Everyone wants to create a disruptive innovation & change the world - but there are no formulas for success. Market research does not tell us how to create disruptive products which people will buy. Research can help identify opportunities for disruption, but success needs more that.

To begin with, we need to understand what is disruptive innovation?

Disruptive innovations are innovations that disrupts the current market leaders. For example, Bicycle, or the early cars were not disruptive innovations. Back then in that era, the personal transportation market was dominated by horse drawn carriages, trains and Boats/Ships. It was Ford Model-T which disrupted the market, and hence mass production of Model-T cars was a disruptive innovation, but not the car in itself.

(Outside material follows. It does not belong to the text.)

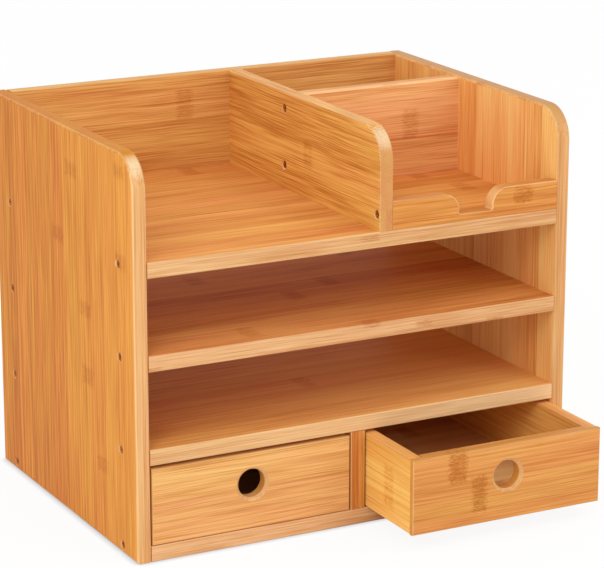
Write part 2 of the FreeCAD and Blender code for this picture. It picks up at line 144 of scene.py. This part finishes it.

In general disruptive innovation must have at least one of the following traits:

1. Creates a New Market: Eg.: MySpace, Yahoo, Netscape, Napster

2. Changes the value perception: Eg.: iTunes/iPod, WhatsApp,  

By this definition, disruptive innovation is relatively easy - just know/understand the existing business models and create a new product/service that creates new markets or changes the value proposition.

For example: VIBER is disruptive for telephone service providers. iPad/Tablets is disruptive for Laptops etc. BitCoin is disrupting the global currencies etc.

But making this successfully is a different story. A successful disruptive innovation is a whole lot tougher.

Creating successful disruptive innovation has two equally important parts:

1. Creating the disruptive technology

2. Overcoming the barriers to success. 

Creating a disruptive technology is the first necessary step. But in most cases, the original inventor of the disruptive technology has failed to make is successful - because there are several business barriers which prevents widespread acceptance.

For example, Alta-Vista & Yahoo created a web search technology much before Google & yet failed. Erricsson invented a smart phone and yet failed. Motorola created a satellite phone system called as Iridium and failed.

Disruptive technologies are often characterized by the "10X Factor" i.e., the new technology is 10X better or cheaper or faster or easier to use than the current alternative. A lot has been written about disruptive technology and you can read it yourself.

In this article, I am going to concentrate on the second part - Overcoming the barriers to success.
Knowing what are the challenges and barriers to success is just as important for success.

There are several challenges one must overcome to make a successful disruptive innovation.

Some of the major challenges are:

1. Legal rules. 

Usually the rules favor the current market leader. For example take the case of AirBnB. All the current hotel rules are designed to suit current incumbents, but the rules does help individuals who want to rent out a spare room to travelers on AirBnB.

2. Business Ecosystem 

When S3 Diamond/Rio MP3 player was launched, there were no online MP3 stores to download MP3 songs. Music distributors were suing individuals who downloaded MP3 songs from Napster and created an air of fear of using MP3 music in the market. So no wonder Diamond MP3 player failed in market, while Apple created iTunes Store - which enabled iPod to succeed.

Similarly, Ford's T-Model car was successful because of Standard Oil had built all refineries and there was gas stations in all cities.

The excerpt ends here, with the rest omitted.